FETDER, Muğla’nın Fethiye ilçesinde 5 Nisan’da “Ekoloji Sohbetleri XIV: Olağanlaşmış Olağanüstü Hâl Döneminde, Haklarımız ve Müştereklerimiz” başlığı çerçevesinde hukukçu ve yazar Ezgi Duman’ın katılımıyla söyleşi gerçekleştirecek.
Fethiye Ekoloji Yaşam Derneği (FETDER), Muğla’nın Fethiye ilçesindeki Hipocampus Coworking Space’te “Ekoloji Sohbetleri XIV: Olağanlaşmış Olağanüstü Hâl Döneminde, Haklarımız ve Müştereklerimiz” başlığıyla söyleşi gerçekleştirecek.
Hukukçu ve yazar Ezgi Duman’ın konuk olacağı söyleşi, 5 Nisan tarihinde saat 16.00’da başlayacak ve saat 18.00’de sona erecek.
FETDER, düzenlenen söyleşi hakkında sosyal medya hesabı üzerinden açıklama yayımladı.

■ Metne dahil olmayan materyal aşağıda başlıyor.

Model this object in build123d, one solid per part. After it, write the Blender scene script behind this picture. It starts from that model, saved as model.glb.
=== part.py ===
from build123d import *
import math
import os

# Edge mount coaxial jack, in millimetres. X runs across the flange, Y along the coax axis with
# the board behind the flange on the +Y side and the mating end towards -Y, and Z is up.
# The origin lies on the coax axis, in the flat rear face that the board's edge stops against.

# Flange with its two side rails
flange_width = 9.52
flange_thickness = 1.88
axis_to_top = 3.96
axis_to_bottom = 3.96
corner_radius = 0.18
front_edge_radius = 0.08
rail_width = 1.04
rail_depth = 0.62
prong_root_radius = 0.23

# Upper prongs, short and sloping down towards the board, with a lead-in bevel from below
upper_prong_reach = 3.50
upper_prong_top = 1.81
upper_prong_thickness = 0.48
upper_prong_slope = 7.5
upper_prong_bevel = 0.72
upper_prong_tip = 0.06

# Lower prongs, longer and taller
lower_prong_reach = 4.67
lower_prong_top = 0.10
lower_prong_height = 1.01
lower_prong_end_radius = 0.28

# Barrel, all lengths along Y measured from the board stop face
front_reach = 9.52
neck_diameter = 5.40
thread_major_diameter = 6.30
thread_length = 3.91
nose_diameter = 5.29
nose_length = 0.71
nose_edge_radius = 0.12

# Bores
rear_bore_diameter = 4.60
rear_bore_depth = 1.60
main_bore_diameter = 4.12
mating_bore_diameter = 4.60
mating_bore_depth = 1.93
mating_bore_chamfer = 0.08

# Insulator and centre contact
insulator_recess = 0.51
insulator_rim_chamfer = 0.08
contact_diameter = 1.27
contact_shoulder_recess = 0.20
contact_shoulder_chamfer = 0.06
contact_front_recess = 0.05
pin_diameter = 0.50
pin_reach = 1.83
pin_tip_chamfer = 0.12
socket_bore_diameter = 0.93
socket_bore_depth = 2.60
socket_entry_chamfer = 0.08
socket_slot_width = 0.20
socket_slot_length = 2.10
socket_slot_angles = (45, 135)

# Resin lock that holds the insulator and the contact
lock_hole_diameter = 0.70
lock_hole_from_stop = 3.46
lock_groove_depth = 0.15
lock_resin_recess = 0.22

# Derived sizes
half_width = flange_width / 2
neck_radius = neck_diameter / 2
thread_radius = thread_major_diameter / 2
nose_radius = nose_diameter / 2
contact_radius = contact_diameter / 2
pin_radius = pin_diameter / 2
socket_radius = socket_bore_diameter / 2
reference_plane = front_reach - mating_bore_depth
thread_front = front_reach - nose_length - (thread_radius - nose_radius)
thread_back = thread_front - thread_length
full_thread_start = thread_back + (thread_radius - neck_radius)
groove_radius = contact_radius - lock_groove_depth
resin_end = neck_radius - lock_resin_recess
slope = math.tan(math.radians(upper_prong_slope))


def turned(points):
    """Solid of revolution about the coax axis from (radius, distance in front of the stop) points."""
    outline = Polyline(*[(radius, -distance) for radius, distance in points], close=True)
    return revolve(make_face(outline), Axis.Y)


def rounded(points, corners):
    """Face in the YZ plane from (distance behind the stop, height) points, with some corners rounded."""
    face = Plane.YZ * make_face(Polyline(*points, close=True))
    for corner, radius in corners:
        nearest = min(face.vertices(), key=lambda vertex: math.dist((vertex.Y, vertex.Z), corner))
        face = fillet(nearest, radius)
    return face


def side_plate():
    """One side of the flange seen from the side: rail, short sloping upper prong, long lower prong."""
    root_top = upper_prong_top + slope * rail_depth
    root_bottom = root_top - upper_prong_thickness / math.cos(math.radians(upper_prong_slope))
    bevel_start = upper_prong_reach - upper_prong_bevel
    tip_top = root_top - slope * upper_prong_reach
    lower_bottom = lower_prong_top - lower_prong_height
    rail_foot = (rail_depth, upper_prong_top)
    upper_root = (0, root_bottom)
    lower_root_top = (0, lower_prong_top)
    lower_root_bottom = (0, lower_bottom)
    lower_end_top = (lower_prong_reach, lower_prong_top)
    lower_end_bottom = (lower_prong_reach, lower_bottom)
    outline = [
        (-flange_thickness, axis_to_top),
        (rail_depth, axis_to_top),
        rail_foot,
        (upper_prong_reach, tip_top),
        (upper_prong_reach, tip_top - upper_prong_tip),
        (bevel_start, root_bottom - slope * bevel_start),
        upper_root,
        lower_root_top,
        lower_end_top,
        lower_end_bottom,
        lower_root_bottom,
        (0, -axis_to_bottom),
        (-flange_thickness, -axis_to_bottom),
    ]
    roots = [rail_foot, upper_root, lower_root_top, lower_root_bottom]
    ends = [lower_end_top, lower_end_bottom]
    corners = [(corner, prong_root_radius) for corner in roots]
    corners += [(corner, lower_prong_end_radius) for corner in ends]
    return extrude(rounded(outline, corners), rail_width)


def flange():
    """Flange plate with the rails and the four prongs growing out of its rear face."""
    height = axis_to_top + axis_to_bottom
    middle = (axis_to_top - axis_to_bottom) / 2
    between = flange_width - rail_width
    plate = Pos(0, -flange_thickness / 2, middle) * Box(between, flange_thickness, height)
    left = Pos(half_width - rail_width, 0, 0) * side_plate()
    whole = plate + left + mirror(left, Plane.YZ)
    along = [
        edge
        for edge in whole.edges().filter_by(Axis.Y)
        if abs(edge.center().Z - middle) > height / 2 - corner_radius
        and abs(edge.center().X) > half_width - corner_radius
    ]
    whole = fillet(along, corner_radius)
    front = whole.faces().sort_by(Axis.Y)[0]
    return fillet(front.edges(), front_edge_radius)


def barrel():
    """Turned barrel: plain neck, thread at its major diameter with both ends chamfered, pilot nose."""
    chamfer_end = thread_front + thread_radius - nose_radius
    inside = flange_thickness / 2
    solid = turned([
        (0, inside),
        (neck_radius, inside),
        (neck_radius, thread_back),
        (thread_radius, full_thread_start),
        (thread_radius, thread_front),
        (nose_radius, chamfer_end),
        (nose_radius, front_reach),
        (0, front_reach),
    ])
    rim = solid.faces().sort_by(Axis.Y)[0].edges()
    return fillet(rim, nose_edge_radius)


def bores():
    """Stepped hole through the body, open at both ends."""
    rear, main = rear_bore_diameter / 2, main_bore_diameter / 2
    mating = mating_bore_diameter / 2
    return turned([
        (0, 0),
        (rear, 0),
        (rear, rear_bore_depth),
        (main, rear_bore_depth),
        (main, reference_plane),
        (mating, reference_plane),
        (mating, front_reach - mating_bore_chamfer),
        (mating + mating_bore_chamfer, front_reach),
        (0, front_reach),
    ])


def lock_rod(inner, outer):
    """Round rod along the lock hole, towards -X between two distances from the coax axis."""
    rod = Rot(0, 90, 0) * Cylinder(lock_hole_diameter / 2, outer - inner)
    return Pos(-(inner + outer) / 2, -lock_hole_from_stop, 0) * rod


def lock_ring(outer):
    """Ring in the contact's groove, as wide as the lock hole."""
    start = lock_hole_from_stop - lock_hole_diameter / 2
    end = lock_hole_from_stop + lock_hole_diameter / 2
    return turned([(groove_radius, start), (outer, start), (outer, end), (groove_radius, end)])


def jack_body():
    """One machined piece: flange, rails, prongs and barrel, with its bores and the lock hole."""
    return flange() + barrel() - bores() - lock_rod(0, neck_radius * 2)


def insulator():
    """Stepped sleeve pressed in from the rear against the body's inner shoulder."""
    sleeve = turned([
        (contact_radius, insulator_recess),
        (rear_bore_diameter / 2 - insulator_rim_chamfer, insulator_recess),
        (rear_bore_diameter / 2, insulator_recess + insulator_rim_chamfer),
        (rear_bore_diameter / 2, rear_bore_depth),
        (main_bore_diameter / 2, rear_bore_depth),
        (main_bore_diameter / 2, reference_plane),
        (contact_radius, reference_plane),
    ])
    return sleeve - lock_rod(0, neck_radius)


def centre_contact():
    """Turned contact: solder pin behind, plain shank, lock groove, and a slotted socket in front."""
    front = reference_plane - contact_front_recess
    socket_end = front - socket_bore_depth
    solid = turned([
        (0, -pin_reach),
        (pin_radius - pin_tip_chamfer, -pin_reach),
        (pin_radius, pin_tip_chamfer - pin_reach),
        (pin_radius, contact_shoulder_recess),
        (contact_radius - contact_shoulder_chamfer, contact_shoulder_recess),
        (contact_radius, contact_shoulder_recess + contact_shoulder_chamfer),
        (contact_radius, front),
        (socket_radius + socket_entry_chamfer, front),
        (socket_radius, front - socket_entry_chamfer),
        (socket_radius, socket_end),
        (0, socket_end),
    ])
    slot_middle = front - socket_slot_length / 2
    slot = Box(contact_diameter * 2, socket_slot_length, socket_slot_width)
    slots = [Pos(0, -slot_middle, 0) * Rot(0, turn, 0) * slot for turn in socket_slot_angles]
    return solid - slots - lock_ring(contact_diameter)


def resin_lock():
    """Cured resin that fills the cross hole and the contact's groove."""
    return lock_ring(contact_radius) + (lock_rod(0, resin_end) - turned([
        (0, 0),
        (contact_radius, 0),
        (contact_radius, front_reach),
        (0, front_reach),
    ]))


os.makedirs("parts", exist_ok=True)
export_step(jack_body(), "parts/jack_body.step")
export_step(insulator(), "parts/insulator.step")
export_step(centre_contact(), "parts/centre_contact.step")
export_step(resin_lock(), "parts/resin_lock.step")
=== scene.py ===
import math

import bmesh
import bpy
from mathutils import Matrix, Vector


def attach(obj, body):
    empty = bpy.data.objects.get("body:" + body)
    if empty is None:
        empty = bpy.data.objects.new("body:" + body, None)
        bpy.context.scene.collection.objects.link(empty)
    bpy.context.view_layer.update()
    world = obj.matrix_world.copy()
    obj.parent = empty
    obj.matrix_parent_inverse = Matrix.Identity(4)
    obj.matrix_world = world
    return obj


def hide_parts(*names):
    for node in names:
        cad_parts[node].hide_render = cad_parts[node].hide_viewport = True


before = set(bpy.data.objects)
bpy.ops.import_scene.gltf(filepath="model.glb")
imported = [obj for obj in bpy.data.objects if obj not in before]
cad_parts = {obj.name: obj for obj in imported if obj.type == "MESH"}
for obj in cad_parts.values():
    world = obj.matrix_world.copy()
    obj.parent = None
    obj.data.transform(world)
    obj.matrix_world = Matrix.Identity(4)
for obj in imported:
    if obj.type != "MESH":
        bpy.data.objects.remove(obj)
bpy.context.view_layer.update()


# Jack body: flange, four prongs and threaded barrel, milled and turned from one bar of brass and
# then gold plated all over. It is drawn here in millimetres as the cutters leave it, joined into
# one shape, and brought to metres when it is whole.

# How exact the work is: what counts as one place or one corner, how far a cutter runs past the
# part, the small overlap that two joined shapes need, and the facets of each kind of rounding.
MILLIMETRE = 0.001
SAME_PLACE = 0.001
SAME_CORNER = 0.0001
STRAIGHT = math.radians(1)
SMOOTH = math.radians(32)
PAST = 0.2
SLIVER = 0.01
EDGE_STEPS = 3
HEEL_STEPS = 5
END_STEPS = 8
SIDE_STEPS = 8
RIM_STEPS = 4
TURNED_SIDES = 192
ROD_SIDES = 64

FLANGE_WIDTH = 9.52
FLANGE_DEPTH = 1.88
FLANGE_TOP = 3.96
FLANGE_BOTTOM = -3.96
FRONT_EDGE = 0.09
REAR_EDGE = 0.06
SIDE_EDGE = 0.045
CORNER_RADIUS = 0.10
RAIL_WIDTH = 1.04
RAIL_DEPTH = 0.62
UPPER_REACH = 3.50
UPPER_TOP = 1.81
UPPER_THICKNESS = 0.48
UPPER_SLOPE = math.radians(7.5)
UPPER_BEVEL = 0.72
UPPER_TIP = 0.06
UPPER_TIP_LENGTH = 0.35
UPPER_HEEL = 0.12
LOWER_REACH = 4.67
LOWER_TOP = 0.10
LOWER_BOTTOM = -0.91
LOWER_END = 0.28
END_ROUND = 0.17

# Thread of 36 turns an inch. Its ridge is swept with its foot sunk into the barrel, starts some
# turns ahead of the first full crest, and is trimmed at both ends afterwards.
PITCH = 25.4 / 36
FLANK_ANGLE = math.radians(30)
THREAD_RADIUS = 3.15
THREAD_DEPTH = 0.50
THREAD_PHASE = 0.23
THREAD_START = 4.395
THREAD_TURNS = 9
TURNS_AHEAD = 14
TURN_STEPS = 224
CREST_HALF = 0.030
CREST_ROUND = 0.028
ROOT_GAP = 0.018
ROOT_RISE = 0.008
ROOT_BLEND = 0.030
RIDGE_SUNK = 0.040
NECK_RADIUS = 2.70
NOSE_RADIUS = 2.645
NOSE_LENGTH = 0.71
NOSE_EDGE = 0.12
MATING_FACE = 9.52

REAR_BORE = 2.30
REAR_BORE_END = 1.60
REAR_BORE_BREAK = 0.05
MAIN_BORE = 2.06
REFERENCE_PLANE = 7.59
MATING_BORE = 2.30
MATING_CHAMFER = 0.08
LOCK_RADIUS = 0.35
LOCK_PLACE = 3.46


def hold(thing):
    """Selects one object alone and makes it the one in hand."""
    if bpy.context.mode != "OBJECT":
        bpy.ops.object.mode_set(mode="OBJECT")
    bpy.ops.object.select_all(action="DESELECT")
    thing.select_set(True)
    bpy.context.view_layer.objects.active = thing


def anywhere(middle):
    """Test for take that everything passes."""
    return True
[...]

Açıklamada, “Olağanlaşmış olağanüstü hâl” kavramının günümüz dünyasında ve Türkiye’sinde güncel olarak siyasî ve hukukî sisteminde artık istisnai durumların kalıcı hâle geldiğini ve olağan yönetim biçimi olarak benimsendiği ifade edildi.
Giorgio Agamben’in, “istisna halini” siyasal belirsizlik veya nedeni her ne olursa olsun bir kriz durumunda, siyasal düzenin devamının sağlanması adına hukukun kendini askıya alması olarak tanımladığına dikkat çekilen açıklamada, şu ifadeler kullanıldı:
“Olağanüstü hâlin (OHÂL) sadece bir kriz yönetimi aracı değil, devletlerin sürekli olarak başvurduğu bir yönetim tekniği haline geldiğini vurgulamaktadır. Olağanüstü hâl süreklileştiğinde, hukuk bir ‘belirsizlik rejimi’ haline gelir.”
“BİZLERE DÜŞEN OLAĞANÜSTÜ HÂLE KARŞI MÜŞTEREKLERİ YENİDEN SAHİPLENMEKTİR”
Açıklamada, ilanına bile gerek kalmayan OHÂL düzenlemeleriyle çıkarılan Kanun Hükmünde Kararname’lerin (KHK), kanun yerine geçen yönetmelikler, yargının bağımsızlığının zayıflatılması ve siyasallaştırılması gibi süreçlerin bireysel hak ve özgürlükleri yok saydığı belirtildi.
Devletin olağanüstü yetkilerini genişletmesinin, siyasî alanın daraltılmasının, kamusal alanın yok edilmesinin ve doğa varlıklarının ticarileştirmesinin yurttaşların müşterekler üzerindeki söz hakkını yitirdiğine sebep olduğu vurgulanan açıklamada, şu ifadelere yer verildi:
“Hâl böyleyken bizlere düşen olağanüstü hâle karşı müşterekleri yeniden sahiplenmektir. Kamusal alanları, ifade özgürlüğünü ve ortak kaynakları savunmak gerekir. Dijital ve yerel dayanışma ağları oluşturmak zorundayız.”
Kamusal alanın yok edilmesi karşısında alternatif iletişim kanallarının ve dayanışma pratiklerinin geliştirilmesi gerektiği belirtilen açıklamada, “Katılımı ve dayanışmayı büyüten bir politika geliştirmek zorundayız” denildi.